There is truly no feeling quite like sitting down on a cool Saturday morning, a pack of Goldfish and a #2 pencil in hand, to take an exam that will determine the fate of your college applications.

The experience itself is so grueling it is almost laughable. No matter how impressive one’s grades are, how dedicated to after-school activities one is or how perfect an essay one writes, if a student’s SAT score is not in the range of their dream college, they’re fresh out of luck.

However, this trademark of the American education system may be headed toward extinction, thanks to COVID-19. The proof lies in a statement released by the College Board this past Tuesday regarding the future of the SAT. 

According to College Board’s Newsroom, the SAT will have some “Student Friendly Changes” launching in 2024, which include moving the SAT to a fully virtual exam, shortening the exam time to two hours instead of three, shorter reading sections with fewer questions as well as a fully calculator-friendly math section.

Since March 2020, the SAT has been administered by the College Board either fully or partially online. With the future of the pandemic still highly unpredictable (especially after the most recent Omicron surge), College Board’s decision to move the SAT completely online seems like an obvious one.

Yet, because many students did not have access to SAT testing or normal education during the pandemic, many universities across the country have decided to become test-optional, which has drastically impacted the annual figure of students taking the exam.

The Class of 2020, though impacted by COVID-19 near the end of their senior year, mostly took the SAT pre-pandemic and reported about 2.2 million students having taken the exam at least once.

However, for the Class of 2021, only 1.5 million students were reported to have taken the SAT.

Villanova was one of many universities to offer test-optional applications for the classes of 2025 and 2026, with 44% of students in the class of 2025 applying test-optional.

Despite this, Villanova was still able to hit its target class size of 1,675 (with an extremely competitive 25% acceptance rate for the Class of 2025) while enforcing the test-optional policy.

The University’s Executive Director of Undergraduate Admission, Michael Gaynor, about the future of standardized testing with Villanova admissions.

“We are extending our test-optional policy through at least next year’s cycle (Villanova Class of 2027),” Gaynor said.

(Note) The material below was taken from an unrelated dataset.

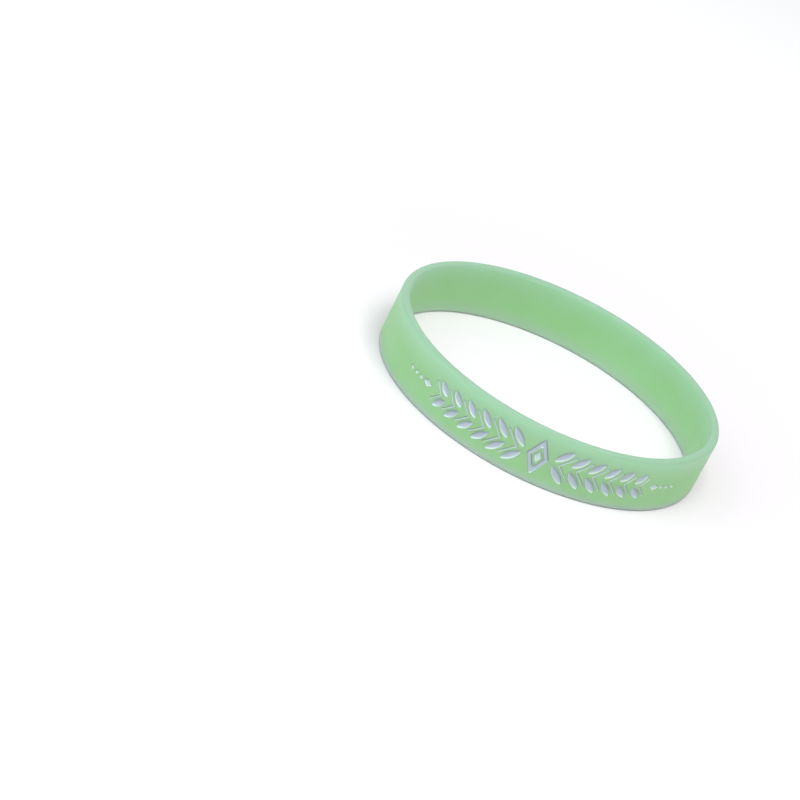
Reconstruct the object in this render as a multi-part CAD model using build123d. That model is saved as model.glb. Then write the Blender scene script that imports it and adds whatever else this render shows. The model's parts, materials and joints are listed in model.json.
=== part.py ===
from build123d import *
from functools import partial
import math
import os

# A moulded silicone wristband with ink-filled marks pressed into its outer face.
# Millimetres. The band stands on its edge: its axis is Z, its foot is at z = 0, and the
# middle of the ornament faces -Y.

# The ring
OUTER_RADIUS = 35.75
WALL = 2.0
WIDTH = 12.0
EDGE_ROUND = 0.75
# The largest edge round that a wall takes, as a share of the wall
MOST_ROUND = 0.45

# Broad marks are pressed deeper than thin lines, and the ink only covers their floor
BROAD_DEPTH = 0.5
BROAD_INK = 0.2
LINE_DEPTH = 0.35
LINE_INK = 0.12
# Free space between the ink and the floor and walls of its recess
INK_GAP = 0.02

# The lozenge-shaped frame in the middle, and the small lozenge inside it
CENTRE_LENGTH = 4.6
CENTRE_HEIGHT = 8.4
CENTRE_STROKE = 0.85
CENTRE_ROUND = 0.3
SPOT_GAP = 0.5
SPOT_ROUND = 0.15
# The largest corner round that a lozenge takes, as a share of its shorter diagonal
MOST_CORNER = 0.2

# Leaves in slanted pairs, one above and one below the middle line
LEAF_PAIRS = 6
LEAF_PITCH = 3.7
# From the frame's corner to the root of the first leaf
LEAF_SPACE = 0.9
LEAF_LENGTH = 4.8
LEAF_WIDTH = 1.5
LEAF_SLANT = 45.0
LEAF_ROOT = 0.45
LEAF_ROUND = 0.2
# The share of its length that the last leaf has lost against the first
LEAF_TAPER = 0.28

# A thin chevron stands after each pair, halfway to the next
LINE_WIDTH = 0.36
# Its arms' length as a share of the leaf beside it
CHEVRON_REACH = 0.8

# A small lozenge and a row of dots close each end
END_LENGTH = 2.6
END_HEIGHT = 1.7
END_ROUND = 0.2
END_SPACE = 0.6
DOT_COUNT = 3
DOT_RADIUS = 0.45
DOT_PITCH = 1.7

MID_HEIGHT = WIDTH / 2
MIDDLE_PLANE = Plane.XY.offset(MID_HEIGHT)


def plain_ring():
    """The ring with no marks: a rounded section turned about Z."""
    edge_round = min(EDGE_ROUND, MOST_ROUND * WALL)
    section = Plane.XZ * Pos(OUTER_RADIUS - WALL / 2, MID_HEIGHT) * RectangleRounded(WALL, WIDTH, edge_round)
    return revolve(section, axis=Axis.Z)


def tube(inner, outer):
    """What lies between two radii over the band's width. It gives a mark its curved floor and face."""
    return Pos(0, 0, MID_HEIGHT) * (Cylinder(outer, WIDTH) - Cylinder(inner, WIDTH))


def wall_plane(along):
    """The plane that touches the outer face on the middle line: x along the band, y up, z outward.
    along is the way round from the middle of the ornament."""
    angle = math.radians(-90) + along / OUTER_RADIUS
    outward = Vector(math.cos(angle), math.sin(angle), 0)
    onward = Vector(-math.sin(angle), math.cos(angle), 0)
    return Plane(origin=outward * OUTER_RADIUS + Vector(0, 0, MID_HEIGHT), x_dir=onward, z_dir=outward)


def within(length, height, border):
    """The diagonals of the lozenge that lies inside another by a border all round."""
    side = math.hypot(length, height)
    return length - 2 * border * side / height, height - 2 * border * side / length


def lozenge(length, height, corner, inset):
    """A lozenge with rounded corners, drawn smaller all round by inset."""
    corner = min(corner, MOST_CORNER * min(length, height))
    length, height = within(length, height, inset)
    outline = Polyline((length / 2, 0), (0, height / 2), (-length / 2, 0), (0, -height / 2), close=True)
    face = make_face(outline)
    return fillet(face.vertices(), corner - inset)


def centre_frame(inset):
    hole = within(CENTRE_LENGTH, CENTRE_HEIGHT, CENTRE_STROKE)
    return lozenge(CENTRE_LENGTH, CENTRE_HEIGHT, CENTRE_ROUND, inset) - lozenge(*hole, CENTRE_ROUND, -inset)


def centre_spot(inset):
    length, height = within(CENTRE_LENGTH, CENTRE_HEIGHT, CENTRE_STROKE + SPOT_GAP)
    return lozenge(length, height, SPOT_ROUND, inset)


def leaf(length, inset):
    """An upper leaf: two arcs that meet at its root and its tip, both rounded."""
    half_width = LEAF_WIDTH / 2
    arc_radius = (length ** 2 / 4 + half_width ** 2) / (2 * half_width)
    half_chord = math.sqrt((arc_radius - inset) ** 2 - (arc_radius - half_width) ** 2)
    root = (-half_chord, 0)
    tip = (half_chord, 0)
    above = ThreePointArc(root, (0, half_width - inset), tip)
    below = ThreePointArc(tip, (0, inset - half_width), root)
    face = make_face(Curve() + [above, below])
    rounded = fillet(face.vertices(), LEAF_ROUND - inset)
    return Pos(0, LEAF_ROOT) * Rot(0, 0, LEAF_SLANT) * Pos(length / 2, 0) * rounded


def chevron(length, inset):
    """A thin line that runs from the middle line up and down along the slant of the leaves."""
    half_line = LINE_WIDTH / 2 - inset
    arm = Pos(length / 2, 0) * Rectangle(length, 2 * half_line) + Pos(length, 0) * Circle(half_line)
    upper = Rot(0, 0, LEAF_SLANT) * arm
    lower = Rot(0, 0, -LEAF_SLANT) * arm
    return Circle(half_line) + upper + lower


def dot(inset):
    return Circle(DOT_RADIUS - inset)


def press(draw, along, depth, ink):
    """One mark: what its recess takes from the ring, and the ink that lies in it.
    draw gives the mark's outline, smaller all round by the inset that it is called with."""
    plane = wall_plane(along)
    floor = OUTER_RADIUS - depth
    bed = floor + INK_GAP
    recess = extrude(plane * draw(0), WALL, both=True) & tube(floor, OUTER_RADIUS + WALL)
    filling = extrude(plane * draw(INK_GAP), WALL, both=True) & tube(bed, bed + ink)
    return recess.solid(), filling.solid()


def below(mark):
    return tuple(mirror(solid, about=MIDDLE_PLANE) for solid in mark)


def on_the_left(mark):
    return tuple(mirror(solid, about=Plane.YZ) for solid in mark)


def leaf_root(pair):
    """How far from the middle a pair of leaves starts."""
    return CENTRE_LENGTH / 2 + LEAF_SPACE + pair * LEAF_PITCH


def leaves_and_chevrons():
    """The marks of the right-hand half: upper leaves with their lower twins, and the chevrons."""
    leaves = []
    chevrons = []
    for pair in range(LEAF_PAIRS):
        shrunk = LEAF_TAPER * pair / max(1, LEAF_PAIRS - 1)
        length = LEAF_LENGTH * (1 - shrunk)
        upper = press(partial(leaf, length), leaf_root(pair), BROAD_DEPTH, BROAD_INK)
        leaves += [upper, below(upper)]
        bend = leaf_root(pair) + LEAF_PITCH / 2 - LEAF_ROOT / math.tan(math.radians(LEAF_SLANT))
        chevrons.append(press(partial(chevron, CHEVRON_REACH * length), bend, LINE_DEPTH, LINE_INK))
    return leaves, chevrons


def end_marks():
    """The small lozenge and the dots past the last chevron of the right-hand half."""
    start = leaf_root(LEAF_PAIRS) + END_SPACE
    small_lozenge = partial(lozenge, END_LENGTH, END_HEIGHT, END_ROUND)
    lozenges = [press(small_lozenge, start + END_LENGTH / 2, BROAD_DEPTH, BROAD_INK)]
    dots = []
    for step in range(DOT_COUNT):
        along = start + END_LENGTH + (step + 0.5) * DOT_PITCH
        dots.append(press(dot, along, BROAD_DEPTH, BROAD_INK))
    return lozenges, dots


def all_marks():
    """Each mark under the name of its ink. The left-hand half mirrors the right-hand one."""
    marks = {
        "centre_ink": press(centre_frame, 0, BROAD_DEPTH, BROAD_INK),
        "spot_ink": press(centre_spot, 0, BROAD_DEPTH, BROAD_INK),
    }
    leaves, chevrons = leaves_and_chevrons()
    lozenges, dots = end_marks()
    for kind, half in (("leaf", leaves), ("chevron", chevrons), ("end", lozenges), ("dot", dots)):
        both_halves = half + [on_the_left(mark) for mark in half]
        for number, mark in enumerate(both_halves, start=1):
            marks[f"{kind}_ink_{number:02d}"] = mark
    return marks


def build():
    os.makedirs("parts", exist_ok=True)
    marks = all_marks()
    band = plain_ring() - [recess for recess, filling in marks.values()]
    export_step(band, "parts/band.step")
    for name, (recess, filling) in marks.items():
        export_step(filling, f"parts/{name}.step")
    ink_volume = sum(filling.volume for recess, filling in marks.values())
    print("band volume, mm3", round(band.volume, 1), "ink volume, mm3", round(ink_volume, 2))


build()
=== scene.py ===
import json
import math
from collections import namedtuple
from functools import partial

import bpy
from mathutils import Matrix, Vector


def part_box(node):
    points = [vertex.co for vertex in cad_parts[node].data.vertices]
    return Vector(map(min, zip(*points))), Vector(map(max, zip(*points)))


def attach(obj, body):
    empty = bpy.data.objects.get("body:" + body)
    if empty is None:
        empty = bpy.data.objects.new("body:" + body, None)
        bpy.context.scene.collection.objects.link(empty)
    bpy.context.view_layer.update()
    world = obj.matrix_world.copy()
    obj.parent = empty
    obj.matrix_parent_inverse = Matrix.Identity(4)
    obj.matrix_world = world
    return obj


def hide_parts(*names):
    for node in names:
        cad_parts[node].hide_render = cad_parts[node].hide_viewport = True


# A light green silicone wristband that rests on its edge, with silvery ink in the marks
# pressed into its outer face. The band and its ink are modelled lying flat, face up, in
# millimetres: x runs along the band from the middle of the ornament, y across it, and z
# out of its face. They are then bent round and brought to metres.

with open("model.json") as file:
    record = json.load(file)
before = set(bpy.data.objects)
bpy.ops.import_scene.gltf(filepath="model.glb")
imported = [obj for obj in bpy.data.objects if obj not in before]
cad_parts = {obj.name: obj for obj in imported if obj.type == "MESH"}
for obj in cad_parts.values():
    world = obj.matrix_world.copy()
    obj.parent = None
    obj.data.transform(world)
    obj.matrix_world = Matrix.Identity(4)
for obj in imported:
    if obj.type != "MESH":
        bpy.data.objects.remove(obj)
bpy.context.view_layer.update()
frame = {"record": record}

MM = 0.001

# The ring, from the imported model
band_low, band_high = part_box("band")
bore = next(mount for mount in frame["record"]["mounts"] if mount["name"] == "wrist_bore")
OUTER_RADIUS = band_high.x / MM
WALL = OUTER_RADIUS - bore["dims"]["r_mm"]
WIDTH = (band_high.z - band_low.z) / MM
EDGE_ROUND = (WIDTH - bore["dims"]["length_mm"]) / 2
FLAT_LENGTH = 2 * math.pi * OUTER_RADIUS

# The marks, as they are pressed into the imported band: broad ones deeper than thin lines
BROAD_DEPTH = 0.5
LINE_DEPTH = 0.35
# Free space between the ink and the floor and walls of its mark
INK_GAP = 0.02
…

“There are ongoing conversations about the future of standardized testing in our admission process beyond our 2022-23 admission campaign.”

If universities like Villanova continue offering test-optional applications, which save students time and stress from taking the SAT, the exam has the potential to become obsolete within the next decade.

Gaynor’s mention of “ongoing conversations about the future of standardized testing” within Villanova’s admissions processes seems to acknowledge that this may very well be the case.

This threat is most likely what triggered the drastic SAT exam tweaks. The College Board may be able to win test-takers back by making the exam more accessible and easier.

The question remains: if universities have proven that they can offer test-optional applications successfully, what is the advantage of taking the SAT at all?

Although the main argument in favor of the SAT is that there is no other way to equally gauge students’ academic capabilities across the country besides standardized testing, there is clearly no “equality” when it comes to the SAT.

Success in this exam is largely based on acquiring a certain set of skills or techniques with respect to reading comprehension, grammar and mathematics, not to mention that the exam itself costs $52.

  Students from wealthier families have an obvious advantage here, as they can hire tutors to teach them such techniques, purchase costly SAT practice workbooks and afford to take the exam multiple times.

In addition, all school districts do not have the same curriculum or quality of teaching, so a lower SAT score does not indicate lower capability for college success, but rather larger inequalities in our education system.

Overall, the infamous SAT taken for generations will never be the same. Is the transition from paper to digital a necessary consequence of modern times? Or is it a last-ditch effort to keep the exam relevant for the profit of the College Board?

Only time will tell. However, we must also consider whether the way we as a country distribute opportunity, such as with standardized testing, is even equal from the start. Test-optional college admissions is a step in the right direction for a bigger movement for equality within the American education system.